** start Entries shown **

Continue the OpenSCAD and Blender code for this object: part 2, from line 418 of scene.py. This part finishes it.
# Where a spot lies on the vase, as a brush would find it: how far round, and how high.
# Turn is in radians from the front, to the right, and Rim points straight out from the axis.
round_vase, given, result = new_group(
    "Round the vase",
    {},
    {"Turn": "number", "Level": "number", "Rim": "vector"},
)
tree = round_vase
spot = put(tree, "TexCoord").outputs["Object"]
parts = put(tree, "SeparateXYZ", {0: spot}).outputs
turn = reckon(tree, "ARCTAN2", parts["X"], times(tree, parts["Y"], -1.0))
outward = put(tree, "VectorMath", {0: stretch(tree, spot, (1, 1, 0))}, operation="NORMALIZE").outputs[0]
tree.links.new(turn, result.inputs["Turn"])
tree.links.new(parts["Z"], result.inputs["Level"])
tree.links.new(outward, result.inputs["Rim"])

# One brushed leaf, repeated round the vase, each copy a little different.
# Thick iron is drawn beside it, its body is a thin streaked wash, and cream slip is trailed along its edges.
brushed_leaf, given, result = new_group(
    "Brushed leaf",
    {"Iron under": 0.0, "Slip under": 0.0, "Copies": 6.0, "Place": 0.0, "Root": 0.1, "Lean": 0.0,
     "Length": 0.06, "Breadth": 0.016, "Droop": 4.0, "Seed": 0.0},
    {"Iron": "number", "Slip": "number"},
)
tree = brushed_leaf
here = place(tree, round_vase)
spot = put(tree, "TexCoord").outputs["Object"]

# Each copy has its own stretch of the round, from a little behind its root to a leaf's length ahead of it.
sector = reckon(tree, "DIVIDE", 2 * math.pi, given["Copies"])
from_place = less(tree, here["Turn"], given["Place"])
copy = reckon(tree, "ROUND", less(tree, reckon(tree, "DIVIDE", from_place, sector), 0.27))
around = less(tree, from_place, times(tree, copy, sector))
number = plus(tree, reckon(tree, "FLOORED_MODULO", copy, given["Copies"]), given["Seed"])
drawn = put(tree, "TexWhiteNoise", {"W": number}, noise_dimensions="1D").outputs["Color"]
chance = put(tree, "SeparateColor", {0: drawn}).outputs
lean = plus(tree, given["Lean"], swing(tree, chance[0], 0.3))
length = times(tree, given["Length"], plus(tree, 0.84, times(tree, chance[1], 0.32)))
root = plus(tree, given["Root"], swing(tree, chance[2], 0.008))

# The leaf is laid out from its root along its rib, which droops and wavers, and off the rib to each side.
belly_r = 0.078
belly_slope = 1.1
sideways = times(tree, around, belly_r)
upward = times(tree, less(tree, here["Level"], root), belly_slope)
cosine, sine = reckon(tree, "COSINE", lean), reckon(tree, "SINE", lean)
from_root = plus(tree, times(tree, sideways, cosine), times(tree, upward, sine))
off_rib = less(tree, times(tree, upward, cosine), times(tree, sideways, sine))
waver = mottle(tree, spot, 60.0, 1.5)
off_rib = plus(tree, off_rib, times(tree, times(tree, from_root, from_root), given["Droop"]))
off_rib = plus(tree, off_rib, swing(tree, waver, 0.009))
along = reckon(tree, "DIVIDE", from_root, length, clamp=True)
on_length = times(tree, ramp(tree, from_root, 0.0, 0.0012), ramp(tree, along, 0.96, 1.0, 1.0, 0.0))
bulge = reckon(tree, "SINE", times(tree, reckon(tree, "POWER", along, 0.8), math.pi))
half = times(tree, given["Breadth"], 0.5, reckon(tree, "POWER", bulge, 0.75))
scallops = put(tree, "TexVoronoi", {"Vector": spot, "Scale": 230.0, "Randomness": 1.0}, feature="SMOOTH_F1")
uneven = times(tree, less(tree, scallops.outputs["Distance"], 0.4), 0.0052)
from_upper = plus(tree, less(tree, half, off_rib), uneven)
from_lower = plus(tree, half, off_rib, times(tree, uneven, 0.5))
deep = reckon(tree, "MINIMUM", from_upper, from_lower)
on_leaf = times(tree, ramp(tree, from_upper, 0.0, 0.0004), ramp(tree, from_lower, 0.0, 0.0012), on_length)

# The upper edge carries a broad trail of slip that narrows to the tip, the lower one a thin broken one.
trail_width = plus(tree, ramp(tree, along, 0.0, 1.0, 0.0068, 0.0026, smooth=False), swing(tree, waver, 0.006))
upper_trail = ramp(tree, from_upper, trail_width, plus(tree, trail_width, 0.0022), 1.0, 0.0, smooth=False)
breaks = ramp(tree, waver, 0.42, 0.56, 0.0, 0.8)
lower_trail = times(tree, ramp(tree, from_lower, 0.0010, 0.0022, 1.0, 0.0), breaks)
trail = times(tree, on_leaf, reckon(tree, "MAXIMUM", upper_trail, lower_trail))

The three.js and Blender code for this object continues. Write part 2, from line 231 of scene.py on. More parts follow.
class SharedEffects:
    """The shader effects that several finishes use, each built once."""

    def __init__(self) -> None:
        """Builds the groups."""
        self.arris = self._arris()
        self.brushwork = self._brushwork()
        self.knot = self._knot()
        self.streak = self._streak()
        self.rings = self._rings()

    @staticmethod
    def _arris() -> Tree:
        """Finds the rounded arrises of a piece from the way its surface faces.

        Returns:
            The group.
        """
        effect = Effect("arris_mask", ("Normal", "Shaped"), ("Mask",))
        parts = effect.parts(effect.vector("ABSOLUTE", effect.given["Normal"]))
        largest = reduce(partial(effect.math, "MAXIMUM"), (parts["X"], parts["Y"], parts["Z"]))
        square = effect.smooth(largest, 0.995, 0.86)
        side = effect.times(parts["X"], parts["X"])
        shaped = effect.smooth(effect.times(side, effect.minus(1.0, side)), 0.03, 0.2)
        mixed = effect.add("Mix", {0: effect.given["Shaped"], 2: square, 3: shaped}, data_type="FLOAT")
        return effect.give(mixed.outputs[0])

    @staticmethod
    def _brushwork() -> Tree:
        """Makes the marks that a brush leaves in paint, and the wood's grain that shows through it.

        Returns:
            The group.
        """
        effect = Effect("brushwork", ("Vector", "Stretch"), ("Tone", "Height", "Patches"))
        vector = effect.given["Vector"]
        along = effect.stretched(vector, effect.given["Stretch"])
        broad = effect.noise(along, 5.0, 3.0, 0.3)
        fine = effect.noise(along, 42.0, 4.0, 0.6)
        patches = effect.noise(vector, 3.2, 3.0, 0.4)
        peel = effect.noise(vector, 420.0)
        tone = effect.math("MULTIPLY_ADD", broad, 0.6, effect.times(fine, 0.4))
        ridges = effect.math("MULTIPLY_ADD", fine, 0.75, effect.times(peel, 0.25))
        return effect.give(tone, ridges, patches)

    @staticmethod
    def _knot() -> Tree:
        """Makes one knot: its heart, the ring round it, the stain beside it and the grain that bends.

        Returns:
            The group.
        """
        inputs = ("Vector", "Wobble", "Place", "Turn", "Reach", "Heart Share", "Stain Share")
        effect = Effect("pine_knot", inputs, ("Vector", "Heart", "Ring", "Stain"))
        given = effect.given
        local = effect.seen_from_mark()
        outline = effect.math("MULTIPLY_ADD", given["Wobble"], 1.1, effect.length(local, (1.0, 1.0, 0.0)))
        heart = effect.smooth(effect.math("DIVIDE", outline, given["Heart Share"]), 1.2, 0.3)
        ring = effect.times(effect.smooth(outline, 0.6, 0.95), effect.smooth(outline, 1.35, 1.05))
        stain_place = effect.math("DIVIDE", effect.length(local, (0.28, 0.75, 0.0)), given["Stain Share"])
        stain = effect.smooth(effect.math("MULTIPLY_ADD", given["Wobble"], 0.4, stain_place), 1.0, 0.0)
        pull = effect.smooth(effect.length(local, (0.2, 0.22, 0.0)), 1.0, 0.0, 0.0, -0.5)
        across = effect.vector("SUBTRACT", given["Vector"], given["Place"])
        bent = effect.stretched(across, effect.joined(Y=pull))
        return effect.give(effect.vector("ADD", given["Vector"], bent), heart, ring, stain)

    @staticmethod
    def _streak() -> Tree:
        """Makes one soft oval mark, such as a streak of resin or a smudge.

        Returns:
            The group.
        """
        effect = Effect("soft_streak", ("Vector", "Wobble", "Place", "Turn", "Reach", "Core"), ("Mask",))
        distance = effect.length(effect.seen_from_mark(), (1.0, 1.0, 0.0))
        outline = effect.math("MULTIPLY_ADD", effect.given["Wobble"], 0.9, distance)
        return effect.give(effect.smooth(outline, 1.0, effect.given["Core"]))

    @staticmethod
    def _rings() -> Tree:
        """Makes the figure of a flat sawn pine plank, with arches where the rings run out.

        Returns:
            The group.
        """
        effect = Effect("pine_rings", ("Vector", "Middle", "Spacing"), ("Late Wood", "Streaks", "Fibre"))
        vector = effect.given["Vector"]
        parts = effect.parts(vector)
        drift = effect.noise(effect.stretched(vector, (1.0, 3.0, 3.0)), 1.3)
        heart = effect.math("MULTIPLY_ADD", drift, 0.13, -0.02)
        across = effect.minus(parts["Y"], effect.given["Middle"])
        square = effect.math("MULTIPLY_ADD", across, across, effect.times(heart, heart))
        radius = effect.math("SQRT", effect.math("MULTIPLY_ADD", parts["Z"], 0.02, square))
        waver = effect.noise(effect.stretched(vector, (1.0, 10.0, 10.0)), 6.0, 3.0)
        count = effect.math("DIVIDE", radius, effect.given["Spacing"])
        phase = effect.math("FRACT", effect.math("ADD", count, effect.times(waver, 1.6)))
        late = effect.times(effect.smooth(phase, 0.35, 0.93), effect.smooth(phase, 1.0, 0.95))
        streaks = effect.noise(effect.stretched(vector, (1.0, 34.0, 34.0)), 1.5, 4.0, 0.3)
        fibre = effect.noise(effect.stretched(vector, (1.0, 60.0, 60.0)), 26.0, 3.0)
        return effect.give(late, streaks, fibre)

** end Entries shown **
** start Entries shown **

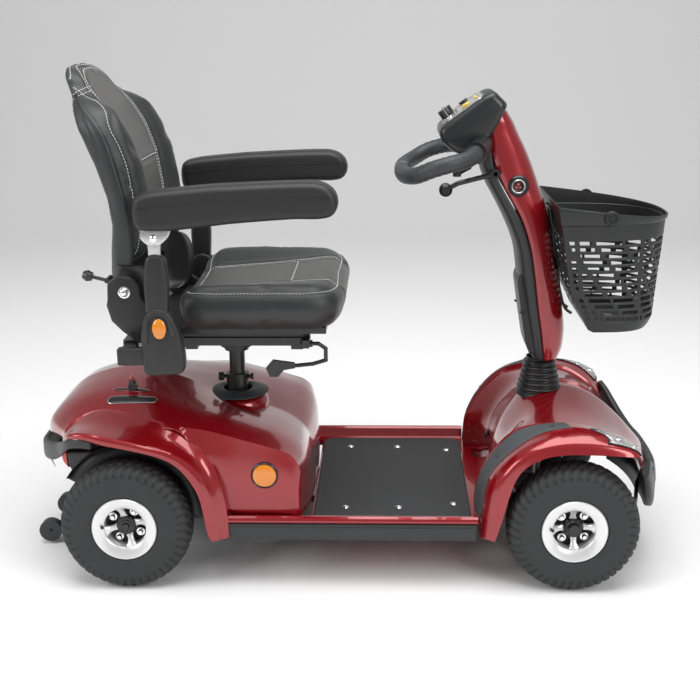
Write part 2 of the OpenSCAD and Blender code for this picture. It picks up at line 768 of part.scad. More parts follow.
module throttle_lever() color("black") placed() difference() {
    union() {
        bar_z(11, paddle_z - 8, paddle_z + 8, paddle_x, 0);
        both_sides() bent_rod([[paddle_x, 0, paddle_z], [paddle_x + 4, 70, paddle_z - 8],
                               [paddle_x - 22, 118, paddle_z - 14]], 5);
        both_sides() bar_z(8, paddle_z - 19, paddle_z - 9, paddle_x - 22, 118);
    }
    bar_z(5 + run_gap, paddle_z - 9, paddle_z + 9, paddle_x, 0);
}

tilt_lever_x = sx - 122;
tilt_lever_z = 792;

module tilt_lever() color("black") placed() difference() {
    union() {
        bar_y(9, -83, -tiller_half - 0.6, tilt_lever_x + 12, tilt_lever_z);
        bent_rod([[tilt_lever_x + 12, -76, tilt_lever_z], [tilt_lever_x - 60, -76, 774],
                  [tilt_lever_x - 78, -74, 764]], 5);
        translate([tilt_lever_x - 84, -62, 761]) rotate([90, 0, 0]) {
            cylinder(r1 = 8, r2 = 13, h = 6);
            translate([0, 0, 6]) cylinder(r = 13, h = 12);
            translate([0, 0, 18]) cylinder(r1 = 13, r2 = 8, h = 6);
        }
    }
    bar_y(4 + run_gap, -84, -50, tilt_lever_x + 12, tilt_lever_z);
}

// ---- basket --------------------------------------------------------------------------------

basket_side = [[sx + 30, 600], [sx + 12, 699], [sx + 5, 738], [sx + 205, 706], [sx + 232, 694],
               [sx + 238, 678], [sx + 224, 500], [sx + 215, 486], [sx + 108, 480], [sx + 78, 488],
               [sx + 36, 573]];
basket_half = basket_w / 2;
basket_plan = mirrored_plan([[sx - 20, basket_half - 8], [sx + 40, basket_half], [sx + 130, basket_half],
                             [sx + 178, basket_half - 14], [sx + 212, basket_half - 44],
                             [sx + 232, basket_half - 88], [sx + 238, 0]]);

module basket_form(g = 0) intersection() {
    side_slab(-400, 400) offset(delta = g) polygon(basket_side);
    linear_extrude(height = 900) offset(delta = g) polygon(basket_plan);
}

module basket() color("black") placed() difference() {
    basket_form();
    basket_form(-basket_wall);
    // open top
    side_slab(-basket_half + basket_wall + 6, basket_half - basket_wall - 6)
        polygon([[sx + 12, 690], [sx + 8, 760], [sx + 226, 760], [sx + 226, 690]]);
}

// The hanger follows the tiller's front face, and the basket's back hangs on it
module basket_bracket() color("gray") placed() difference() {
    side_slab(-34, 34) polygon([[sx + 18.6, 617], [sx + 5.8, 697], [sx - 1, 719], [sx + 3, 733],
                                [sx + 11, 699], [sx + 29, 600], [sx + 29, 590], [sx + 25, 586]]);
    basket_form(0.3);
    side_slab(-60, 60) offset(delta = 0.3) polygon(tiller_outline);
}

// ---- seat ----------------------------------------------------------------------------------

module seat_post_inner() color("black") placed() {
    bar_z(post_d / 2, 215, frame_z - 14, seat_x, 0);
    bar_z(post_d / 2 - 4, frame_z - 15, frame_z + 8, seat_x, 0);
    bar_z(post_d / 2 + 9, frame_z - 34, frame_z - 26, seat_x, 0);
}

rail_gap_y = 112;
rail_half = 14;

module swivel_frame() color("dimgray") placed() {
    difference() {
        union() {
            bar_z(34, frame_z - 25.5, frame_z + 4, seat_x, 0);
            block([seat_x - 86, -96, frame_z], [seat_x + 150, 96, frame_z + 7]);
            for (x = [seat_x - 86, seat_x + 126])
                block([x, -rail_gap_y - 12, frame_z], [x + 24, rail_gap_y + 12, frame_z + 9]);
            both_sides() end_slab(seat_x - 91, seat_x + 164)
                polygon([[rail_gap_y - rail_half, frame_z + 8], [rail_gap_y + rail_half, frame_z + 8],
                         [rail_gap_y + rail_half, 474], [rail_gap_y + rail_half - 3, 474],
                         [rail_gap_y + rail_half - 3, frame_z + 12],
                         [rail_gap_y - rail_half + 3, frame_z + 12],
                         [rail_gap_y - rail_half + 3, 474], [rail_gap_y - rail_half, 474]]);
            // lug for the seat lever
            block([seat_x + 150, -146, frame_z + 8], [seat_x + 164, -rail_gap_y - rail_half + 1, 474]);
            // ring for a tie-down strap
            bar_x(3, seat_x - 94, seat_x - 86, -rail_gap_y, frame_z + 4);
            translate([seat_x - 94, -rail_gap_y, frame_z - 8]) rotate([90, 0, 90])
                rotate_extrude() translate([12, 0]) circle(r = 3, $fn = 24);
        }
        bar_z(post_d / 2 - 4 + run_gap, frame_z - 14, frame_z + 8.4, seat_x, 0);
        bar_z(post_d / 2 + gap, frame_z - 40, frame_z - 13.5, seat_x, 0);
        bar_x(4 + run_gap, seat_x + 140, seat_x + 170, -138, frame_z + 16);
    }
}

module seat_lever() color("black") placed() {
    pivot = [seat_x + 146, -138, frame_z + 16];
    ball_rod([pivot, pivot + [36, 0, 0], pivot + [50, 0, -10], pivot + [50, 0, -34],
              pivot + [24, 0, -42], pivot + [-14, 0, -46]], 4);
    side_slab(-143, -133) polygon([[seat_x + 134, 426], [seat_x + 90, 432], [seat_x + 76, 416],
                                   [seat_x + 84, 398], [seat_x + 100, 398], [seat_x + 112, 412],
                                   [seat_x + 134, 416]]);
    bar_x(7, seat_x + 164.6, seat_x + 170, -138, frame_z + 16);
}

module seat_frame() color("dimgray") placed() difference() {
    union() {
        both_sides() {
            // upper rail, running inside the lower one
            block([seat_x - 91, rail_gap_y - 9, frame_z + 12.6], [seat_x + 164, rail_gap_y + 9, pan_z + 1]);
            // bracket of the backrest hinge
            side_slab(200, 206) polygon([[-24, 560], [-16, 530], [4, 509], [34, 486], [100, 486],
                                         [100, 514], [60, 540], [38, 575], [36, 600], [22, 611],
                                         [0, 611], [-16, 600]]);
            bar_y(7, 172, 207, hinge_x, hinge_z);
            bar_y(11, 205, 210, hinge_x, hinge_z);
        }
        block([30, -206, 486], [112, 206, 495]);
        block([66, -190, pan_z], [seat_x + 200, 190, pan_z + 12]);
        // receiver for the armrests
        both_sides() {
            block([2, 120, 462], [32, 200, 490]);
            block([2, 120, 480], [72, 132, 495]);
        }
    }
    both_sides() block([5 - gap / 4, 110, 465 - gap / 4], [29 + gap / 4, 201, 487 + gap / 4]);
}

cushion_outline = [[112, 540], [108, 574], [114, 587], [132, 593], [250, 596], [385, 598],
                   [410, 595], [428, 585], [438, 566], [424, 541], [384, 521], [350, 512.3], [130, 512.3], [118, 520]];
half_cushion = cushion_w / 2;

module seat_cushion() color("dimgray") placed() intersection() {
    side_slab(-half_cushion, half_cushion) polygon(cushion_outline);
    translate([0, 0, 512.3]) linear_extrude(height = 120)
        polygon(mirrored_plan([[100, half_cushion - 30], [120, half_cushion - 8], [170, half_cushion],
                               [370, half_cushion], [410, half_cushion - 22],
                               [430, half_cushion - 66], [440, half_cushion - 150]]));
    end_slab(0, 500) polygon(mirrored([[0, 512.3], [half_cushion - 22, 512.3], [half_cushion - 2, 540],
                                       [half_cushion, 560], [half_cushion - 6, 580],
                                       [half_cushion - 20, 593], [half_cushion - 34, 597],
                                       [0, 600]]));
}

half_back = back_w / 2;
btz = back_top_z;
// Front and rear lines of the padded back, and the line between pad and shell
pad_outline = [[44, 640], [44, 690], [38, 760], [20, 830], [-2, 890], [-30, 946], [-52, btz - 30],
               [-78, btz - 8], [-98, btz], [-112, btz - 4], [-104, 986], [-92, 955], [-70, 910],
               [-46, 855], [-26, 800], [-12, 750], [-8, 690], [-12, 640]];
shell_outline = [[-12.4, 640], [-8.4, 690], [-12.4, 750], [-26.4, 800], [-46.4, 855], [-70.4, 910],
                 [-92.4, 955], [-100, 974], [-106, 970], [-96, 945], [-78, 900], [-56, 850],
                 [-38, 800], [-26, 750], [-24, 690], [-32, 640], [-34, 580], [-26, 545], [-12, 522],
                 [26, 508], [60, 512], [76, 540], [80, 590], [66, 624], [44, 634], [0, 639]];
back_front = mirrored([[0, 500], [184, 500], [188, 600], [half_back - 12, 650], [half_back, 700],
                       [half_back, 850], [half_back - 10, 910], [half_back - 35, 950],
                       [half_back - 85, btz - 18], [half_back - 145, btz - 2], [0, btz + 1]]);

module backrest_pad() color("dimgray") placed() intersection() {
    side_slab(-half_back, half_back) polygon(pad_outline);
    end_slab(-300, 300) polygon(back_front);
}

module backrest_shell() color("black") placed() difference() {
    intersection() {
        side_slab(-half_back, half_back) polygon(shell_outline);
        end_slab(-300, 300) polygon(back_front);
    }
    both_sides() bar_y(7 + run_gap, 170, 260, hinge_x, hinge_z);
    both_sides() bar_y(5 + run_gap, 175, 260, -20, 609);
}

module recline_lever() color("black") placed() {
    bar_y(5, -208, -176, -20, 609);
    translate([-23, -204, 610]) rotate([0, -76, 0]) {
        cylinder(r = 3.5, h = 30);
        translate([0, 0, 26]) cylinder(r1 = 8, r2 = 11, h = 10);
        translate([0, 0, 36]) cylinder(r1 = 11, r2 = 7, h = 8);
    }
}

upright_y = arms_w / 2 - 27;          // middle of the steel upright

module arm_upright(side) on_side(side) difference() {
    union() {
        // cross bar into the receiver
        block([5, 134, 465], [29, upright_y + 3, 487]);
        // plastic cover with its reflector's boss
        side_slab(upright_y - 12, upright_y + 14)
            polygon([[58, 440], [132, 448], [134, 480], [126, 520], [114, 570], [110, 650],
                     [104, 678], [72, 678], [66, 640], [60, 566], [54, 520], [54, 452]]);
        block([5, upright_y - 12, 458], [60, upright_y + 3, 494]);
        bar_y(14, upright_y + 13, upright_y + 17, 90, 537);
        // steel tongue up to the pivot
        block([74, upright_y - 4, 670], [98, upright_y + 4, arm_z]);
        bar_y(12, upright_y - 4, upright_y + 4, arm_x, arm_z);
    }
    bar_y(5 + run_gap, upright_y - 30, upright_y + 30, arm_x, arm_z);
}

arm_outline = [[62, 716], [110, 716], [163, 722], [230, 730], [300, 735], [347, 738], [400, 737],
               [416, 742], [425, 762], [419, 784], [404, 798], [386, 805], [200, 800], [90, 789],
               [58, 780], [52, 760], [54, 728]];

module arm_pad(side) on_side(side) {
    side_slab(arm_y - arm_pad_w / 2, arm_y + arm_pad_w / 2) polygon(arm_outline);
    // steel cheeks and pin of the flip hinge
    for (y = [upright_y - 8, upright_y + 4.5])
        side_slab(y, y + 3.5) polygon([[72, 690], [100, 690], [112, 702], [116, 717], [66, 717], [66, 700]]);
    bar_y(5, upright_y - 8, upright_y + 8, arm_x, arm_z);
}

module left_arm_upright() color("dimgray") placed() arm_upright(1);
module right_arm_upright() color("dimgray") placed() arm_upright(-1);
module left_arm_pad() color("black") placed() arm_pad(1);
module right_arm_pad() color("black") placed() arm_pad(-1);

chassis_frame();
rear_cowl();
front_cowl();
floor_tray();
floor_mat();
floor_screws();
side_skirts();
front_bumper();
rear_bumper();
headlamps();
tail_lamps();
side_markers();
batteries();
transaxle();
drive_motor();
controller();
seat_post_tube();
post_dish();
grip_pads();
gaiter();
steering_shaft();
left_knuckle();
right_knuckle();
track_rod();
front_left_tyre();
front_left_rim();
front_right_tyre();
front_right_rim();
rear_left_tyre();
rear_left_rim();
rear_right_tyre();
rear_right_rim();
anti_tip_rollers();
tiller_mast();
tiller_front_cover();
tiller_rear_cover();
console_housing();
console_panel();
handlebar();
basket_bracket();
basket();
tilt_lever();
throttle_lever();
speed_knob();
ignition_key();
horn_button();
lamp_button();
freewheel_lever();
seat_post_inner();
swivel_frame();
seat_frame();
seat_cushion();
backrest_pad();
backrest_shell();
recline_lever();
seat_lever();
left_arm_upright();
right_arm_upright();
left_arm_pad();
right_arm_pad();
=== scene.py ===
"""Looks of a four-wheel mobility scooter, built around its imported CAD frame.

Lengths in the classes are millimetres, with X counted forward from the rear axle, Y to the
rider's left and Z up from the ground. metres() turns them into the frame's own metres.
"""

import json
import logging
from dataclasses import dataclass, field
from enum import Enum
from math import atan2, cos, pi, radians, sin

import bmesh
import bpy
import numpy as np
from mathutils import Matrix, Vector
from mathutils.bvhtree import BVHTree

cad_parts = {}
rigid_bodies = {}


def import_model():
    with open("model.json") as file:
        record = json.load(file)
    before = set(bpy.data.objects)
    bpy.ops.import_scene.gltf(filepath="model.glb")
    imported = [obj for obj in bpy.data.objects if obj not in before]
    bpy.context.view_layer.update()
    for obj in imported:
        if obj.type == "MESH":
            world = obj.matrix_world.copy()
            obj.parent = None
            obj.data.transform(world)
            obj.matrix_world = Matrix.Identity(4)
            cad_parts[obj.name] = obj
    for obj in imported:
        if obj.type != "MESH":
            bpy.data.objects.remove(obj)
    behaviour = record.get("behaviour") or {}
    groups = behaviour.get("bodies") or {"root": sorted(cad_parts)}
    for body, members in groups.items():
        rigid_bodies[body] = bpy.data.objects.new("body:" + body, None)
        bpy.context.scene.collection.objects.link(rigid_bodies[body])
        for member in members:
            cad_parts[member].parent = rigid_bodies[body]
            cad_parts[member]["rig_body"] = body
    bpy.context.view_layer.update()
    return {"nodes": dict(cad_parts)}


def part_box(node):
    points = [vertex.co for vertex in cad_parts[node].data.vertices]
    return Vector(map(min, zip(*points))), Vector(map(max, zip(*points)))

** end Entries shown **

> [Instruction] Each line from the line containing "chassis_frame();" through the line containing "record = json.load(file)" is to be transcribed exactly, and no other line.

> [Expected answer]
chassis_frame();
rear_cowl();
front_cowl();
floor_tray();
floor_mat();
floor_screws();
side_skirts();
front_bumper();
rear_bumper();
headlamps();
tail_lamps();
side_markers();
batteries();
transaxle();
drive_motor();
controller();
seat_post_tube();
post_dish();
grip_pads();
gaiter();
steering_shaft();
left_knuckle();
right_knuckle();
track_rod();
front_left_tyre();
front_left_rim();
front_right_tyre();
front_right_rim();
rear_left_tyre();
rear_left_rim();
rear_right_tyre();
rear_right_rim();
anti_tip_rollers();
tiller_mast();
tiller_front_cover();
tiller_rear_cover();
console_housing();
console_panel();
handlebar();
basket_bracket();
basket();
tilt_lever();
throttle_lever();
speed_knob();
ignition_key();
horn_button();
lamp_button();
freewheel_lever();
seat_post_inner();
swivel_frame();
seat_frame();
seat_cushion();
backrest_pad();
backrest_shell();
recline_lever();
seat_lever();
left_arm_upright();
right_arm_upright();
left_arm_pad();
right_arm_pad();
=== scene.py ===
"""Looks of a four-wheel mobility scooter, built around its imported CAD frame.

Lengths in the classes are millimetres, with X counted forward from the rear axle, Y to the
rider's left and Z up from the ground. metres() turns them into the frame's own metres.
"""

import json
import logging
from dataclasses import dataclass, field
from enum import Enum
from math import atan2, cos, pi, radians, sin

import bmesh
import bpy
import numpy as np
from mathutils import Matrix, Vector
from mathutils.bvhtree import BVHTree

cad_parts = {}
rigid_bodies = {}


def import_model():
    with open("model.json") as file:
        record = json.load(file)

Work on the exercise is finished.